FAQs (Here I interview myself.)
Q Is it true all the marchers were lesbians?
A I am not a lesbian and I am not in the habit of asking strangers about their sexual preferences. I will say that none of the 500,000 to 1 million women in the March would sleep with Trump. Maybe to him that is a lesbian. I frankly would call it taste.

Q Is it true that the press exaggerated the numbers and that there were only a couple thousand participants.
A No way. A couple thousand would not cripple the transportation system. Even though we had tickets, we couldn’t fit on the MARC train into D.C. Trains kept passing by full. The line just to get on the platform extended to the taxi drop off. I asked the MARC guy at the station about going in the opposite direction into Baltimore, but he said there were 3000 people waiting there and to forget it. We had to take an Uber into town for $180, and then we walked blocks to the Capitol. We could not get near enough to the rally to hear the speakers. The wait for the Porto potties was one hour.

Q Why didn’t you vote?
A I was with two other adults. We all voted. I was a voltunteer for Hilary. As for the other million or so, consider this. Would people civic-minded enough to travel sometimes thousands of miles (among those I met, from California, Oklahoma, Alabama, West Virginia, Ohio), sleep on a friend’s couch, take a bus at 3 a.m., or stay miles away like we did, then spend a day in the damp cold without food, decent plumbing, or a place to sit down other than the muddy ground and a few benches, and finally wait hours for a return train, would these people forgo voting?

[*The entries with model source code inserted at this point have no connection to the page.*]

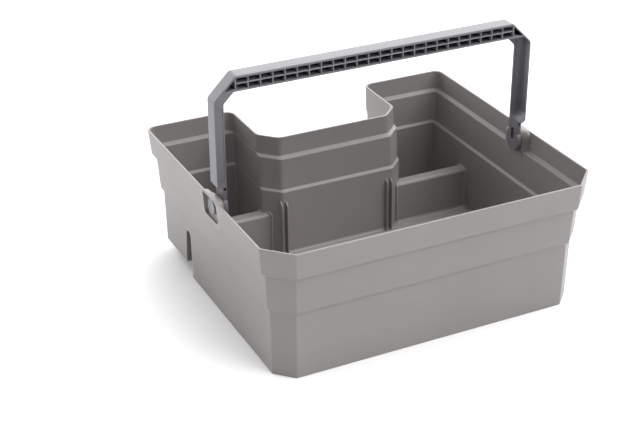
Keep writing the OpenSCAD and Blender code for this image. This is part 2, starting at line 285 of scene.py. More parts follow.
def group_sockets(group, inputs, outputs):
    """Gives a node group its sockets, and returns its input and its output node."""
    for kind, label, value in inputs:
        socket = group.interface.new_socket(label, in_out="INPUT", socket_type=kind)
        socket.default_value = value
    for kind, label in outputs:
        group.interface.new_socket(label, in_out="OUTPUT", socket_type=kind)
    return group.nodes.new("NodeGroupInput"), group.nodes.new("NodeGroupOutput")


def moulded_skin():
    """Node group for injection-moulded plastic: a fine spark-eroded grain as a height, cloudy
    flow marks in the colour, and a roughness that wanders a little with both."""
    group = bpy.data.node_groups.new("moulded skin", "ShaderNodeTree")
    start, end = group_sockets(
        group,
        [("NodeSocketFloat", "Grain Scale", 900.0), ("NodeSocketFloat", "Cloud Scale", 9.0),
         ("NodeSocketFloat", "Roughness", 0.5), ("NodeSocketFloat", "Roughness Spread", 0.08),
         ("NodeSocketColor", "Base", (0.3, 0.3, 0.3, 1)),
         ("NodeSocketColor", "Flow Tint", (0.28, 0.28, 0.28, 1))],
        [("NodeSocketColor", "Color"), ("NodeSocketFloat", "Roughness"), ("NodeSocketFloat", "Height")])
    make, link = group.nodes.new, group.links.new
    place = make("ShaderNodeTexCoord")
    fine = make("ShaderNodeTexNoise")
    fine.inputs["Detail"].default_value = 2.0
    link(place.outputs["Object"], fine.inputs["Vector"])
    link(start.outputs["Grain Scale"], fine.inputs["Scale"])
    cloud = make("ShaderNodeTexNoise")
    cloud.inputs["Detail"].default_value = 3.0
    cloud.inputs["Roughness"].default_value = 0.55
    link(place.outputs["Object"], cloud.inputs["Vector"])
    link(start.outputs["Cloud Scale"], cloud.inputs["Scale"])
    soften = make("ShaderNodeMapRange")
    soften.inputs["From Min"].default_value = 0.35
    soften.inputs["From Max"].default_value = 0.65
    link(cloud.outputs["Fac"], soften.inputs["Value"])
    tint = make("ShaderNodeMix")
    tint.data_type = "RGBA"
    link(soften.outputs["Result"], tint.inputs["Factor"])
    link(start.outputs["Base"], tint.inputs["A"])
    link(start.outputs["Flow Tint"], tint.inputs["B"])
    link(tint.outputs["Result"], end.inputs["Color"])
    both = make("ShaderNodeMath")
    both.operation = "ADD"
    link(fine.outputs["Fac"], both.inputs[0])
    link(cloud.outputs["Fac"], both.inputs[1])
    centred = make("ShaderNodeMath")
    centred.operation = "SUBTRACT"
    centred.inputs[1].default_value = 1.0
    link(both.outputs[0], centred.inputs[0])
    rough = make("ShaderNodeMath")
    rough.operation = "MULTIPLY_ADD"
    link(centred.outputs[0], rough.inputs[0])
    link(start.outputs["Roughness Spread"], rough.inputs[1])
    link(start.outputs["Roughness"], rough.inputs[2])
    link(rough.outputs[0], end.inputs["Roughness"])
    link(fine.outputs["Fac"], end.inputs["Height"])
    return group


def painted_edge_highlight():
    """Node group for a painted highlight on sharp edges: where the surface's curvature (Pointiness) is above
    a threshold, the colour turns paler, painting in the bright highlights that rims and ledges catch."""
    group = bpy.data.node_groups.new("painted edge highlight", "ShaderNodeTree")
    start, end = group_sockets(
        group,
        [("NodeSocketColor", "Color", (0.3, 0.3, 0.3, 1)),
         ("NodeSocketColor", "Edge Color", (0.5, 0.5, 0.5, 1)),
         ("NodeSocketFloat", "Threshold", 0.53), ("NodeSocketFloat", "Amount", 0.5)],
        [("NodeSocketColor", "Color")])
    make, link = group.nodes.new, group.links.new
    shape = make("ShaderNodeNewGeometry")
    edge = make("ShaderNodeMapRange")
    link(shape.outputs["Pointiness"], edge.inputs["Value"])
    link(start.outputs["Threshold"], edge.inputs["From Min"])
    edge.inputs["From Max"].default_value = 0.62
    scaled = make("ShaderNodeMath")
    scaled.operation = "MULTIPLY"
    link(edge.outputs["Result"], scaled.inputs[0])
    link(start.outputs["Amount"], scaled.inputs[1])
    blend = make("ShaderNodeMix")
    blend.data_type = "RGBA"
    link(scaled.outputs[0], blend.inputs["Factor"])
    link(start.outputs["Color"], blend.inputs["A"])
    link(start.outputs["Edge Color"], blend.inputs["B"])
    link(blend.outputs["Result"], end.inputs["Color"])
    return group


# the second group paints a paler highlight on sharp edges
SKIN, EDGE_HIGHLIGHT = moulded_skin(), painted_edge_highlight()


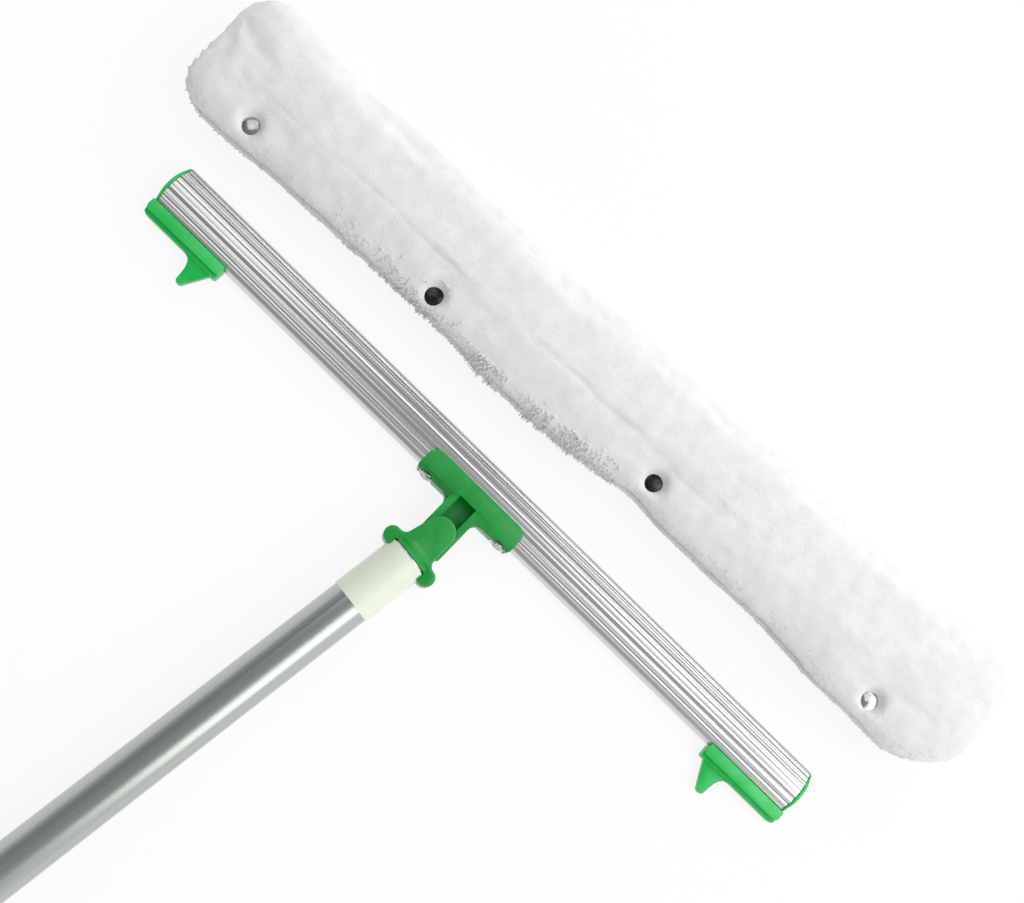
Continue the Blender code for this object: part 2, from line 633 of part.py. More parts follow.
def build_bracket(look, head):
    half = HEAD_LENGTH / 2 + OVERRUN
    bracket = add_object("tbar_bracket", prism("tbar_bracket", head_section(), "X", -half, half), look, head)
    tall = prism("bracket_plan", head_plan(), "Z", -OVERRUN, HEAD_TOP + OVERRUN)
    combine(bracket, guide("bracket_plan", tall, head), "INTERSECT")
    bevel(bracket, HEAD_EDGE_ROUNDING, 2, 50)
    for side in (-1, 1):
        cut_screw_seat(bracket, side, head)
    root_top = HEAD_TOP - HEAD_BACK_DROP - HEAD_EDGE_ROUNDING
    root_plan = stem_plan(filleted_root(STEM_ROOT_FILLET, HEAD_BACK_Y, HEAD_BACK_Y + HEAD_BACK_THICKNESS / 2))
    root = prism("stem_root", root_plan, "Z", STEM_BOTTOM, root_top)
    combine(bracket, guide("stem_root", root, head), "UNION")
    cheek_plan = stem_plan(filleted_root(CHEEK_WING_RADIUS, CHEEK_FLUSH_Y, POCKET_NEAR_Y + EDGE_STEP))
    cheeks = prism("stem_cheeks", cheek_plan, "Z", STEM_TOP - STEM_CHEEK_RISE, STEM_TOP)
    combine(bracket, guide("stem_cheeks", cheeks, head), "UNION")
    inner = STEM_WIDTH / 2 - CHEEK_THICKNESS
    pocket = prism("stem_pocket", pocket_section(), "X", -inner, inner)
    combine(bracket, guide("stem_pocket", pocket, head), "DIFFERENCE")
    boss = upright("pin_boss", PIN_BOSS_RADIUS, STEM_BOTTOM + EDGE_STEP, STEM_TOP - EDGE_STEP, head)
    boss.location = (0, PIN_Y, 0)
    combine(bracket, boss, "UNION")
    hole = upright("pin_hole", PIN_RADIUS + GAP, -OVERRUN, HEAD_TOP + OVERRUN, head)
    hole.location = (0, PIN_Y, 0)
    combine(bracket, hole, "DIFFERENCE")
    return bracket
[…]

Q Aren’t you all just whining, sore losers? Accept the election.
A The march was peaceful and far more respectful of Trump than he ever was of us. We accept the election, but we oppose and will continue to oppose policies that do not reflect our moral, political, and religious values. We will express opposition by protesting, contributing to causes in which we believe, and supporting candidates who will develop progressive policies. We will defend those whose Constitutional rights are threatened. This is not whining. This is taking action. This is democracy. This is patriotism.